# Problem to solve:
Copy each line where the word "that" occurs.

# Dataset section:
※ ※ ※
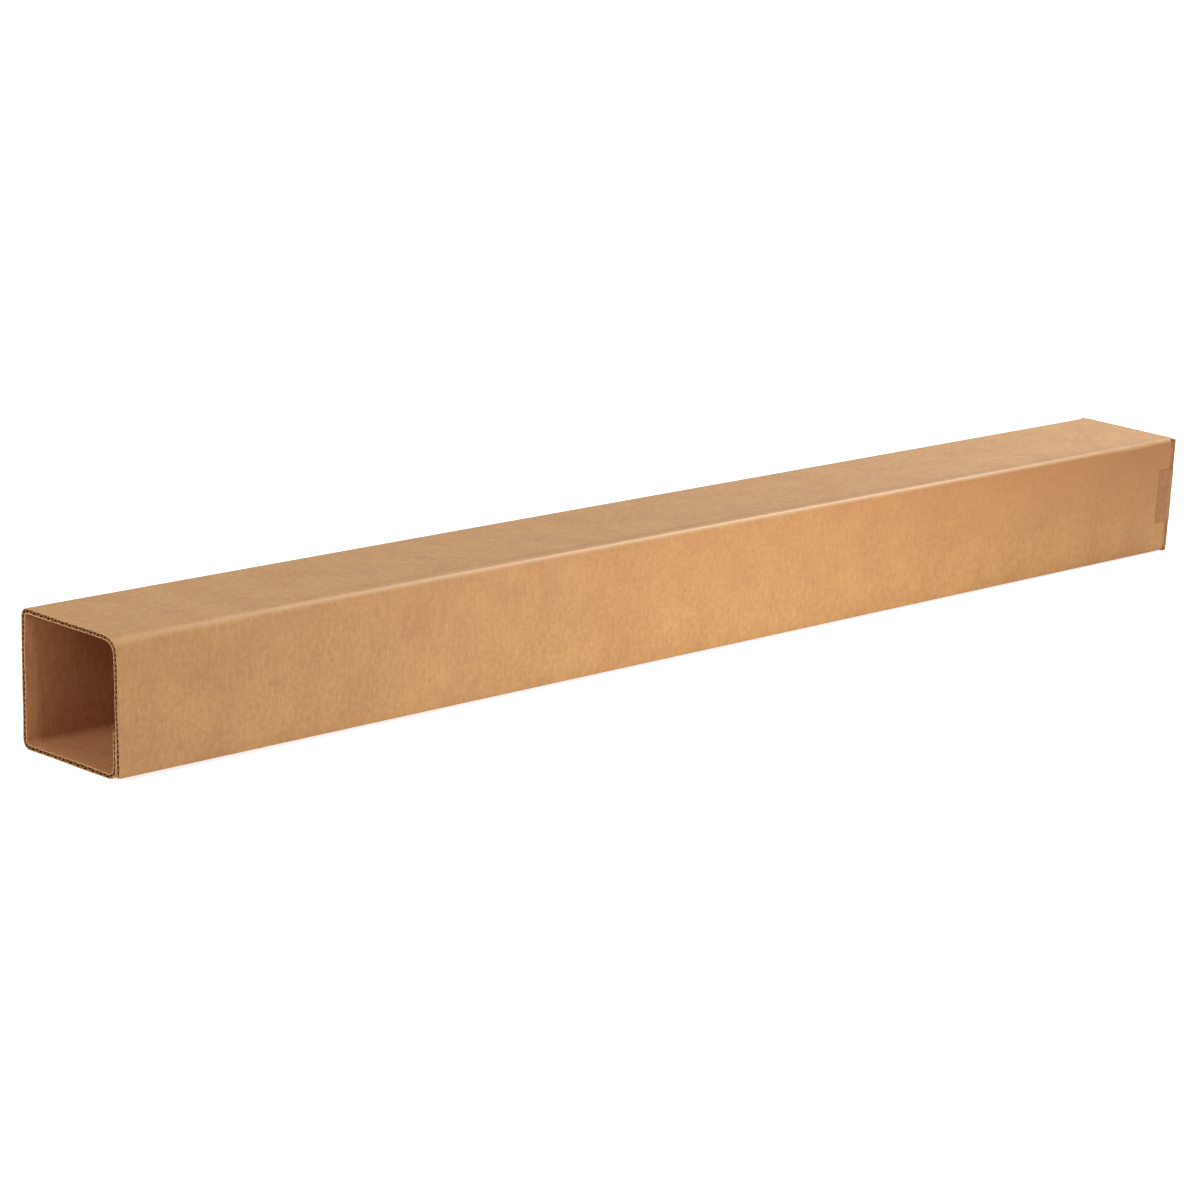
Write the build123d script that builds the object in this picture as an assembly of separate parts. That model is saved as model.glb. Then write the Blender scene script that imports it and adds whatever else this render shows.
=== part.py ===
from build123d import *
import os
from math import acos, asin, atan2, cos, pi, radians, sin, sqrt, tan

# One half of a telescoping corrugated box: a long square tube folded from one sheet,
# open at the -X end and shut at the +X end by four flaps and a strip of tape.
# X runs along the box, +Z is up, and the right side of the box faces -Y.
# Sections are drawn in (y, z), with y = 0 on the right side and z = 0 on the ground.

# Driving dimensions, millimetres
side = 101.6            # outside width and height of the tube, 4 in
length = 1219.2         # mouth to the outside of the closing flaps, 48 in
board = 4.0             # caliper of the C-flute board
liner = 0.3             # facing paper
medium = 0.25           # fluted paper between the facings
pitch = 7.6             # one whole flute
mouth_lean = 4.73       # degrees that the open end leans towards +Y; the closed end is square

# Outside radii of the long folds, in the order bottom left, top left, top right.
# They are loose at the mouth and tighten quickly along the box.
mouth_fold_radii = (7.2, 6.5, 13.5)
near_x = 220.0
near_fold_radii = (6.0, 6.0, 8.2)
middle_x = 480.0
middle_fold_radii = (5.2, 5.4, 5.4)
end_fold_radii = (4.6, 4.6, 4.4)

# Glued seam along the lower right edge: the sheet's tab goes up inside the right panel
tab_fold_radius = 8.0   # outside radius of the fold under the seam
mouth_raw_edge = 3.0    # lower cut edge of the right panel above the ground, at the mouth
end_raw_edge = 1.4      # and at the closed end
glue_height = 6.0      # the groove under the seam is shut from here up
fold_overlap = 0.5      # the tab runs this far down into its fold
strips_over_fold = 2    # lowest strips of the right panel's inner face, behind that fold
tab_glue_bite = 0.15    # the tab's glued face sinks this far into the facing paper
tab_board = 3.0         # the tab is pressed thinner than the rest of the sheet
tab_press_height = 13.0
tab_height = 36.0
tab_bevel = 1.5

# Closing flaps: left and right fold in first, then bottom and top over them
flap_fold_radius = 2.0  # outside; the crease is sharp on the inside
flap_clearance = 0.3    # between the inner and the outer flaps
flap_gap = 1.2          # between two free edges that meet
square_stretch = 22.0   # the flaps hold the last of the tube square
half_slot = 0.4         # an outer flap is this much narrower than the box, each side
inner_flap_margin = 4.4 # an inner flap is this much narrower, each side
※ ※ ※
# Reply:
Write the build123d script that builds the object in this picture as an assembly of separate parts. That model is saved as model.glb. Then write the Blender scene script that imports it and adds whatever else this render shows.
mouth_lean = 4.73       # degrees that the open end leans towards +Y; the closed end is square
strips_over_fold = 2    # lowest strips of the right panel's inner face, behind that fold
flap_gap = 1.2          # between two free edges that meet